Horatio Ramsden was stabbed to death by an unknown assailant in Mt Eden January 1916. Photo / Auckland Star
Witnesses heard crashing sounds and cries of "Help, help" from bushes beside a path.
It was after dark on a summer Saturday evening and several people were still about on the western slopes of Maungawhau/Mount Eden.
Labourer Charles Niccolls, of Hillside Cres, was on his way to the pictures justafter 9pm on January 22, 1916, when he heard the shrill cries as he passed near a gate and path leading up the hill.
"I think someone has been hurt," Niccolls called to his aunt Georgiana Smelt, who was on the veranda of their house.
He saw a man running fast from the bushes down Hillside Cres to Mt Eden Rd. He called "Stop", but the man sped away.
The streetside gas lamp hadn't lit - its clockwork mechanism was wound down - so he struck matches and, with Smelt, went to investigate under the bushes.
Amongst a tangle of yellow nasturtiums they found the body of a young man whose shirt was saturated with blood. He was dead.

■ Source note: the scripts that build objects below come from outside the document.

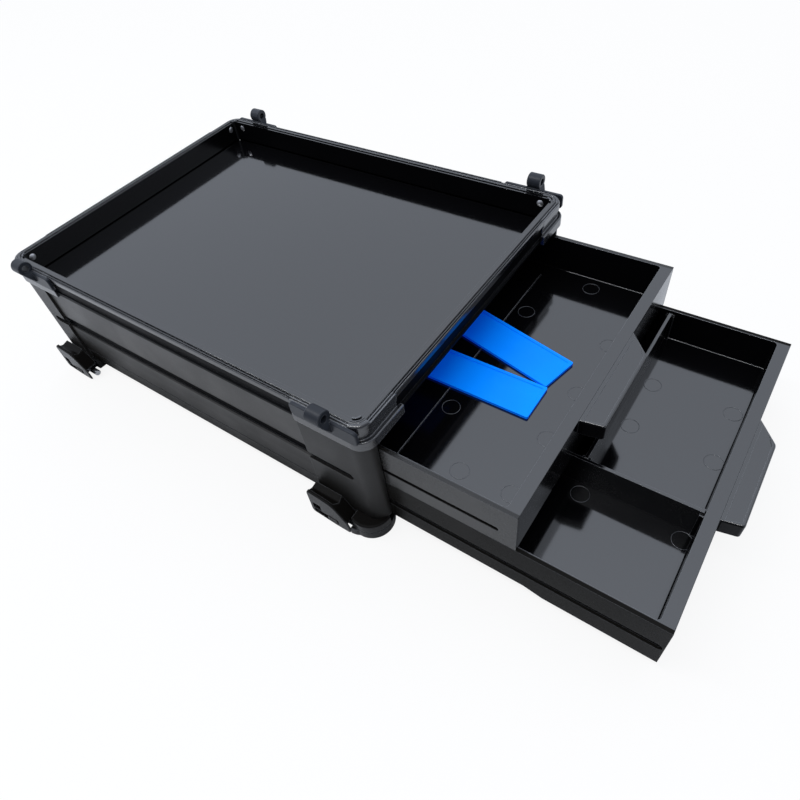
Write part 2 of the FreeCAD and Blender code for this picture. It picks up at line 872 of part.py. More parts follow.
def foot_screw_holes(places):
    upward = Vector(0, 0, 1)
    return [countersunk_hole(seat, upward, foot_screw_length)
            for seat in foot_screw_seats(places)]


def foot(bar_end, screw_places, latch):
    """Round foot with a bar under the post; latch maps the front latch to its place here."""
    centre = Vector(side_x(foot_centre_in), foot_centre_back, 0)
    top = foot_height - fit_gap
    disc = cylinder(foot_radius, centre, centre + Vector(0, 0, top))
    rims = edges_where(disc, lambda edge: len(edge.Vertexes) == 1)
    disc = disc.makeFillet(foot_round, rims)
    line = cut(cylinder(foot_radius + cut_past, centre + Vector(0, 0, foot_sole_height),
                        centre + Vector(0, 0, foot_sole_height + foot_line_height)),
               [cylinder(foot_radius - foot_line_height, centre, centre + Vector(0, 0, top))])
    drawer_room = box(side_x(post_thickness), 0, -2 * foot_radius, 3 * foot_radius,
                      foot_sole_height, foot_height + cut_past)
    bar = box(side_x(fit_gap), side_x(post_thickness), foot_centre_back, bar_end - fit_gap,
              latch_lift, top)
    latch_room = box(side_x(-2 * foot_radius), side_x(fit_gap), latch_front - fit_gap,
                     latch_back + foot_radius, -cut_past, latch_height)
    ring_room = box(side_x(-2 * foot_radius), side_x(pocket_inner), pocket_front, pocket_back,
                    -cut_past, pocket_top)
    panel_room = box(side_x(fit_gap), side_x(post_thickness), bar_end - fit_gap,
                     bar_end + 2 * foot_radius, panel_bottom - fit_gap, foot_height)
    rooms = [line, drawer_room, panel_room, latch(latch_room), latch(ring_room)]
    shape = cut(join([disc, bar]), rooms)
    tools = foot_screw_holes(screw_places) + [latch(latch_screw_hole())]
    for seat in foot_screw_seats(screw_places):
        down = Vector(seat.x, seat.y, -cut_past)
        tools.append(cylinder(screw_head_radius + foot_screw_room, down,
                              seat + Vector(0, 0, fit_gap)))
    return cut(shape, tools)


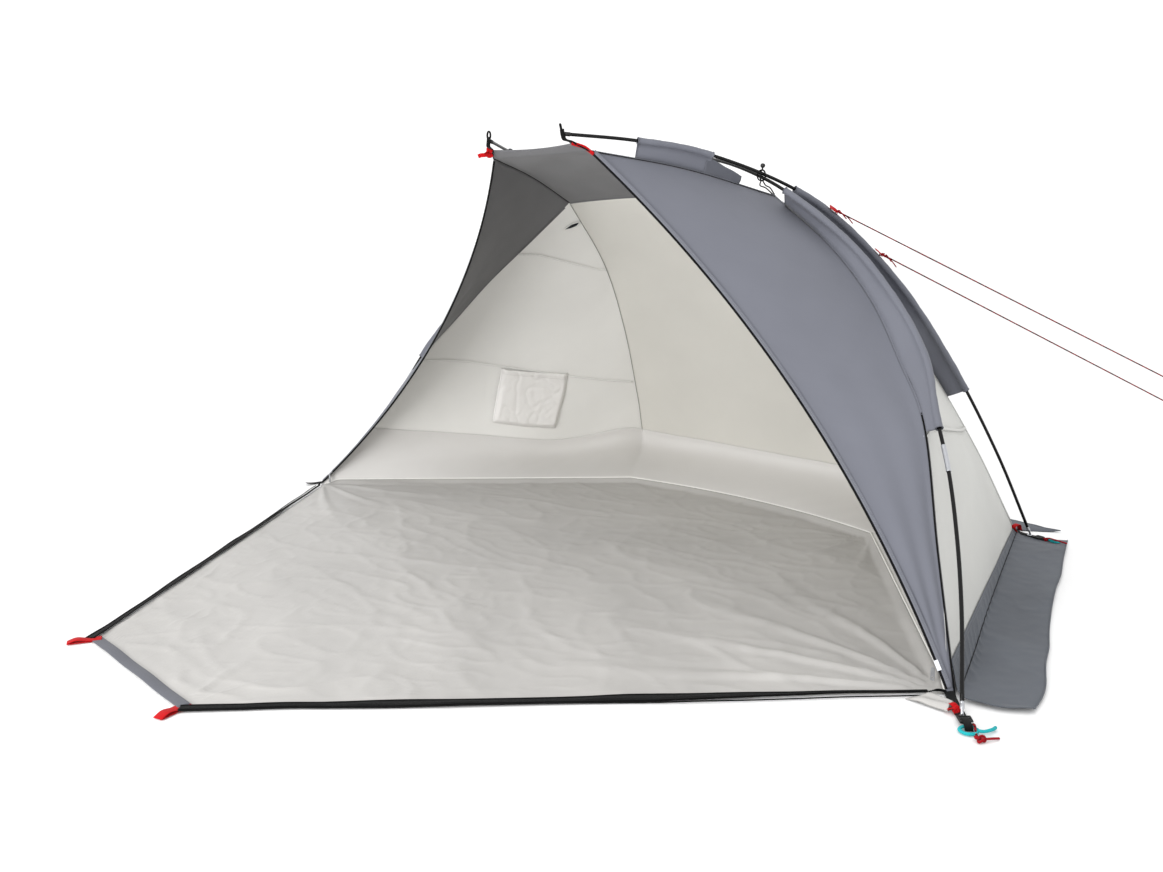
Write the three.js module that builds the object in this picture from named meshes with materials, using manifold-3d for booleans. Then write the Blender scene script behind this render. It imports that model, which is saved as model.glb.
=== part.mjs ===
// A three-pole beach shelter. Two side poles and one hoop pole hold a canopy over a groundsheet,
// and the front half of the groundsheet zips up as a door.
// Millimetres. X runs along the opening, Y into the shelter, Z up. The origin is on the ground,
// in the middle of the line where the door meets the groundsheet.
import * as THREE from "three";
import { mergeVertices } from "three/addons/utils/BufferGeometryUtils.js";
import Module from "manifold-3d";

const wasm = await Module();
wasm.setup();

// ---------------------------------------------------------------- driving dimensions
const FLOOR_HALF_WIDTH = 1340; // half of the opening's width on the ground
const FLOOR_REAR_HALF = 550;
const FLOOR_REAR_Y = 930;
const FLOOR_REAR_BOW = 70;
const DOOR_DEPTH = 1250; // from the hinge line to the door's outer edge
const DOOR_OUTER_HALF = 265;
const DOOR_SKEW = 45; // the door is cut and laid so that its outer edge sits this far to the right
const HINGE_Y = -12;
const SHEET = 2; // thickness that stands for the groundsheet and door
const FABRIC = 2; // thickness that stands for the canopy fabric
const SEAM_GAP = 3; // each panel stops this far from its seam line

const POLE_RADIUS = 4.75;
const POLE_BORE = 3.3;
const SHOCK_CORD_RADIUS = 1.25;
const FERRULE_LENGTH = 74;
const FERRULE_BORE = 5.35;
const FERRULE_RADIUS = 6.1;
const SLEEVE_BORE = 8;
const SLEEVE_RADIUS = 9.4;
const PIN_LENGTH = 30;

const SIDE_POLE_TIP = [164, -45, 1239]; // the strap pulls the tip in, off the pole's straight line
const SIDE_POLE_LINE = { start: { x: 183, y: -74 }, foot: { x: 878, y: 1331 } }; // seen from above
const CROSSING_Y = 452; // where the hoop passes under the side poles
const ZIP_TOP = [209, 0, 1195];
const ZIP_BOTTOM = [1345, 0, 8];
const ZIP_BOW = 160; // how far the opening's edge bends back into the shelter
const TAPE_WIDTH = 12;
const TAPE_THICK = 1.6;
const TAPE_TILT = THREE.MathUtils.degToRad(52); // turns the tape's flat side into the front panel
const ROPE_RADIUS = 1.5;

// Points of the right half, each [x, y, z].
const SIDE_POLE_PROFILE = [
  [110, 1224], [300, 1193], [600, 1068], [850, 842], [1040, 580], [1210, 285], [1331, 34],
]; // [y, z] in the pole's own upright plane
const HOOP_TOP = [[690, 497, 968], [880, 462, 810], [1010, 410, 670], [1085, 345, 545]];
const HOOP_FOOT = { // below the sleeve the pole bows out on the right, and stands close to the wall on the left
  right: [[1170, 270, 422], [1254, 173, 293], [1332, 66, 169], [1416, -68, 31]],
  left: [[1200, 252, 322], [1310, 126, 112], [1357, 76, 34]],
};
const HOOP_JOINT_X = 1151; // where the steel ferrule joins its last two sections
const HOOP_APEX = [0, 548, 1212];
const CROSSING_SEAM = [444, 512, 1080];
const FRONT_SEAM = [ZIP_TOP, [329, 252, 1152], CROSSING_SEAM];
const HOOP_SEAM = [
  CROSSING_SEAM, [651, 498, 940], [826, 448, 796], [955, 386, 654], [1057, 329, 536],
  [1204, 179, 253], [1356, 12, 4],
];
const REAR_SEAM = [
  CROSSING_SEAM, [557, 789, 857], [660, 997, 596], [764, 1180, 292], [822, 1290, 80], [818, 1366, 4],
];
const ROOF_MIDDLE = [0, 480, 1092]; // top of the seam under the hoop
const COVING_TOP = { side: 0.86, corner: 0.75 }; // where the coving leaves the wall, as a share of the way down

const SLEEVES = { // stretches of the poles, as y on the side poles and x on the hoop
  front: [118, 316],
  rear: [545, 1093],
  hoop: [520, 1107],
};
const ROPES = [ // each leaves the right side pole's sleeve at a height along it, given as y
  { fromY: 655, to: [1189, 1565, 524] },
  { fromY: 792, to: [1183, 1605, 443] },
];
const ROPE_START = 16; // from the pole's middle to the rope's start
const POCKET = { width: 278, height: 223, depth: 20, skin: 2, across: 0.483, down: 0.717, clear: 22 };

// ---------------------------------------------------------------- materials
const material = (color, roughness, metalness = 0) =>
  new THREE.MeshStandardMaterial({ color, roughness, metalness });
const greyFabric = material(0x80828e, 0.75);
const beigeFabric = material(0xc8c6be, 0.8);
const groundPlastic = material(0xb4b1a8, 0.6);
const flapFabric = material(0x5c626c, 0.75);
const fibreglass = material(0x141414, 0.4);
const steel = material(0xb9bbbd, 0.3, 0.9);
const blackWebbing = material(0x17171a, 0.85);
const redWebbing = material(0xc81e1e, 0.8);
const elastic = material(0xe8e6e0, 0.9);
const rope = material(0x8e1d24, 0.85);

// ---------------------------------------------------------------- geometry helpers
const V = (p) => new THREE.Vector3(...p);
const mirrored = (p, side) => new THREE.Vector3(side * p[0], p[1], p[2]);
const curveOf = (points, side = 1) =>
  new THREE.CatmullRomCurve3(points.map((p) => mirrored(p, side)), false, "centripetal");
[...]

Horatio Heywood Frecherville Ramsden had been stabbed and slashed repeatedly. Doctors found 11 knife wounds in his chest and side, a contused wound on the top of his head, and a deep cut in the palm of each hand.
The wounds on the dead man's hands were thought to indicate he had fought for his life.
Ramsden, 25, was single and lived with his mother and brother William, a timber worker, in Nelson St.
Originally from Sydney, Horatio Ramsden had also lived in Canada. He had worked as a land agent but at the time of his death he was a waterside worker.
Described as quiet and inoffensive, he was learning to play the piano. Until several months before his death, his habit had been to spend his evenings at home but then he began to go out, generally with his brother.
On the night of his death, when he intimated he was going out, his brother asked if he could come. Horatio replied: "No, I have to keep an appointment with a man, and you cannot come."
He walked and caught a tram from Grafton Bridge. A tram conductor saw him and a woman get off together on Mt Eden Rd near Hillside Cres.
But people who had been walking on Mt Eden said they saw him alone.
Robbery was ruled out as a motive, as Ramsden's pockets didn't appear to have disturbed. One contained a letter from a woman, adding weight to the idea that jealousy was behind the killing.
A friend of Ramsden's who worked in a piano shop and was teaching him to play the piano had in the week before the killing suggested they spend the coming Saturday evening together. Ramsden declined, saying he had an appointment with a man who had promised to introduce him to a young woman.
"It is stated," the Herald wrote, "that Ramsden had for some time past and until very recently been courting a young woman. The couple agreed, however, to break off the acquaintance, and this, it is stated, was done without any ill-feeling on either side."
The young woman had said she had no knowledge of Ramsden's movements on the Saturday evening.
One detective told Ramsden's inquest that the police found his overcoat and hat about 60m uphill of where his body was found. The coat was spread out as if someone had been sitting on it.
Another detective said that despite thorough searching, no weapon was found.
The coroner, Mr F. V. Frazer, ruled that Ramsden was murdered.